= George Cowling =

British weatherman (1920–2009)

George Cowling (2 March 1920 - 24 December 2009) was the BBC's first television weatherman. Cowling joined the Met Office in 1939 and worked as a forecaster for the RAF before joining the BBC in 1954. On 11 January 1954, he gave the first televised weather broadcast. He continued to present televised weather broadcasts for the BBC until 1957 when he rejoined the RAF. He later worked at the Met Office College and at Heathrow Airport before retiring from the Met Office in 1981.

==First weatherman==

Cowling joined the Met Office in 1939, at the start of World War II, stationed as a meteorological assistant with No. 4 Bomber Group RAF in Yorkshire, and worked as a forecaster for the RAF, working in Britain, Normandy, Belgium, the Netherlands and Germany until 1953. In 1954 he was transferred to the London Weather Centre. On 11 January 1954, at the age of 33, Cowling gave the first televised weather forecast, from the BBC's Lime Grove Studios, at 7:55 pm. The forecast was live and 'in vision', with Cowling standing in front of the weather map, using a pencil and rubber to show the weather for the next day. He informed the viewing public that "tomorrow would be rather windy, a good day to hang out the washing".
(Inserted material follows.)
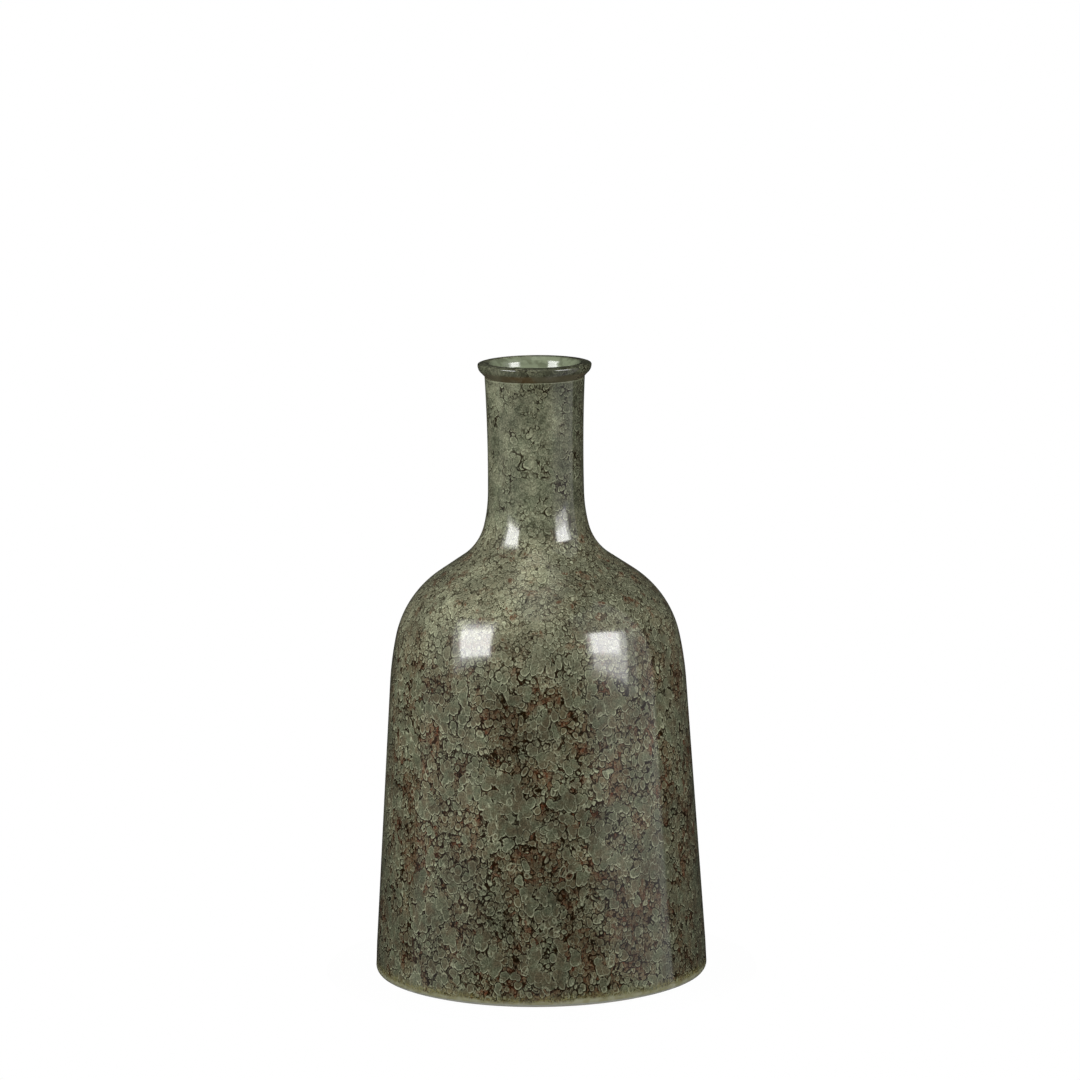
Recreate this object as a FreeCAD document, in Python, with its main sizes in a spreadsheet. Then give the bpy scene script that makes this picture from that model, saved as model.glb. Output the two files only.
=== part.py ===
import FreeCAD, Part
import math
import os
import Sketcher

# Bottle vase, thrown in sections that are joined leather hard, then glazed.
#
# The clay is a base with a turned foot ring, a leaning wall, a shoulder dome that draws in
# to a flared collar, a waisted neck, and a rolled lip ring round the end of the neck. The
# glaze is a thick outer coat, a coat on the lip, a liner inside and a thin pale band round
# the foot. The axis of the wheel is Z, the vase stands on Z = 0, and lengths are millimetres.
#
# The outer line of the clay is one chain: rounded foot, leaning wall, belly arc, shoulder
# arc, short cone, root arc, flare arc and waisted neck, each tangent to the next. Below the
# round, a trimmed bevel leads down to the foot ring. A lean is the angle between the line
# and the vertical, positive where it closes inwards.

# Driving sizes of the clay, the coats and the joints

SIZES = {
    # outer line of the clay
    "base_radius": 99.4,
    "foot_round": 3.6,
    "wall_lean": 3.75,
    "belly_lean": 12.0,
    "shoulder_lean": 56.0,
    "root_lean": 14.0,
    "flare_lean": 1.0,
    "fired_height": 367.95,
    "waist_radius": 27.9,
    "waist_drop": 50.9,
    "neck_flare": 1.25,
    # arcs of the outer line, as shares of the step from the base radius to the neck
    "belly_round_share": 2.79,
    "shoulder_round_share": 0.842,
    "root_round_share": 0.452,
    "flare_round_share": 1.245,
    # walls, floor and turned foot
    "wall_thickness": 6.5,
    "neck_thickness": 5.1,
    "floor_thickness": 8.5,
    "floor_corner": 12.0,
    "corner_slope": 45.0,
    "foot_ring_width": 10.0,
    "foot_recess": 2.5,
    "recess_slope_share": 0.8,
    # keyed joints between the thrown sections
    "key_height": 2.5,
    "key_inset_share": 0.25,
    # rolled lip
    "lip_height": 8.45,
    "lip_overhang": 4.1,
    "lip_inset": 0.35,
    "lip_roll": 5.4,
    "lip_edge_bevel": 0.45,
    "lip_top_lean": 70.0,
    "lip_top_round": 10.6,
    # spigot on the neck's end, inside the lip ring
    "spigot_thickness": 2.15,
    "spigot_height": 2.0,
    "spigot_bevel": 0.8,
    "bevel_slope": 45.0,
    # coats of glaze
    "glaze_thickness": 0.6,
    "liner_thickness": 0.5,
    "foot_band_thickness": 0.35,
    "foot_band_rise": 1.8,
    "foot_band_start": 41.0,
}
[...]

The first ever dedicated weather presentation, featuring Cowling, was given five minutes, rather than the previous few seconds, and the bulletin was described in the Radio Times:

"From Monday onwards the television weather report and forecast will be presented by a Meteorological Office forecaster who will explain and comment on the charts shown. The change is designed to stress the continuity of the reports provided; the forecaster will show, for example, how the weather expected tomorrow is conditioned by the weather experienced today."

==Career==

Cowling continued to present the weather bulletins for the BBC until 1957, alongside Tom Clifton. In February 1957, he joined RAF Bomber Command. He operated in Singapore, Malta, Bahrain and Germany, before leaving the RAF to work as a senior instructor at the Met Office College, and then as principal forecaster at Heathrow Airport.

==Retirement==

In 1981, Cowling retired from the Met Office, and worked for five years for a marine engineering firm, as a meteorology consultant before retiring. His hobbies included golf - he was a member of Burnham Beeches Golf Club, as were his former fellow BBC weathermen, Jack Scott and Bert Foord. He lived in Marlow, Buckinghamshire, in the former Wycombe District.

He died on Christmas Eve 2009 after a short stay in hospital.